## Goal:
Reproduce the listing below without any change.

## Source excerpt:

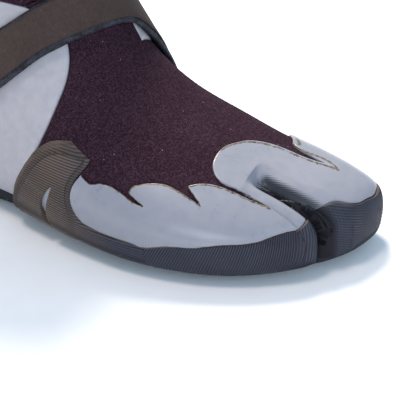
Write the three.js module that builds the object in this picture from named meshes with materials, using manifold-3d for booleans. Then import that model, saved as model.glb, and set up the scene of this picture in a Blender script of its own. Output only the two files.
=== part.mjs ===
// Split-toe neoprene surf boot for the right foot, in millimetres.
// +X points to the toes, +Y to the big toe side, +Z up.
import * as THREE from 'three';
import { LoftGeometry } from 'three/addons/geometries/LoftGeometry.js';
import { mergeVertices } from 'three/addons/utils/BufferGeometryUtils.js';
import Module from 'manifold-3d';

const wasm = await Module();
wasm.setup();

// ---------- sizes ----------
const CLEARANCE = 0.3; // air left between two layers that touch
const NEOPRENE = 3; // foam sheet
const LINING = 0.8; // towelling inside the foam
const OVERLAY = 1.2; // smooth abrasion film round the toes
const RUBBER = 2.1; // moulded rand, wings and heel counter
const SOLE = 5.6; // tread under the foam
const INSOLE = 3;
const CUFF_TOP = 210; // height of the cut edge of the foam
const BINDING_DROP = 13; // how far the binding reaches down the cuff
const BINDING_LIP = 1; // binding above the cut edge
const SLOT = 6; // gap between the big toe pocket and the next, in the foam
const SLOT_REAR = 240; // where the gap between the toes starts
const TOE_ROUND = 9; // rounding of the toe shoulders beside the gap
const SLOT_Y = -13;
const SLOT_SPARE = 0.5; // extra air between layers inside the gap
const STRAP_LIFT = 2; // air under the instep strap
const STRAP_BACKING = 2.1;
const STRAP_FACE = 1;
const SEAM = 0.3; // gap of a butt seam between two foam panels
const TAB_WIDTH = 20;
const TAB_THICK = 1.8;
const TAB_DROP = 34; // length of the pull tab loop
const TAB_OPEN = 11; // finger room in the loop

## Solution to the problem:
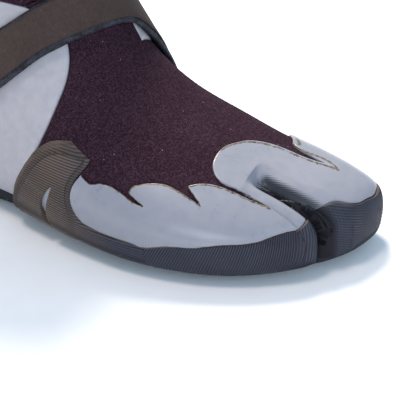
Write the three.js module that builds the object in this picture from named meshes with materials, using manifold-3d for booleans. Then import that model, saved as model.glb, and set up the scene of this picture in a Blender script of its own. Output only the two files.
=== part.mjs ===
// Split-toe neoprene surf boot for the right foot, in millimetres.
// +X points to the toes, +Y to the big toe side, +Z up.
import * as THREE from 'three';
import { LoftGeometry } from 'three/addons/geometries/LoftGeometry.js';
import { mergeVertices } from 'three/addons/utils/BufferGeometryUtils.js';
import Module from 'manifold-3d';

const wasm = await Module();
wasm.setup();

// ---------- sizes ----------
const CLEARANCE = 0.3; // air left between two layers that touch
const NEOPRENE = 3; // foam sheet
const LINING = 0.8; // towelling inside the foam
const OVERLAY = 1.2; // smooth abrasion film round the toes
const RUBBER = 2.1; // moulded rand, wings and heel counter
const SOLE = 5.6; // tread under the foam
const INSOLE = 3;
const CUFF_TOP = 210; // height of the cut edge of the foam
const BINDING_DROP = 13; // how far the binding reaches down the cuff
const BINDING_LIP = 1; // binding above the cut edge
const SLOT = 6; // gap between the big toe pocket and the next, in the foam
const SLOT_REAR = 240; // where the gap between the toes starts
const TOE_ROUND = 9; // rounding of the toe shoulders beside the gap
const SLOT_Y = -13;
const SLOT_SPARE = 0.5; // extra air between layers inside the gap
const STRAP_LIFT = 2; // air under the instep strap
const STRAP_BACKING = 2.1;
const STRAP_FACE = 1;
const SEAM = 0.3; // gap of a butt seam between two foam panels
const TAB_WIDTH = 20;
const TAB_THICK = 1.8;
const TAB_DROP = 34; // length of the pull tab loop
const TAB_OPEN = 11; // finger room in the loop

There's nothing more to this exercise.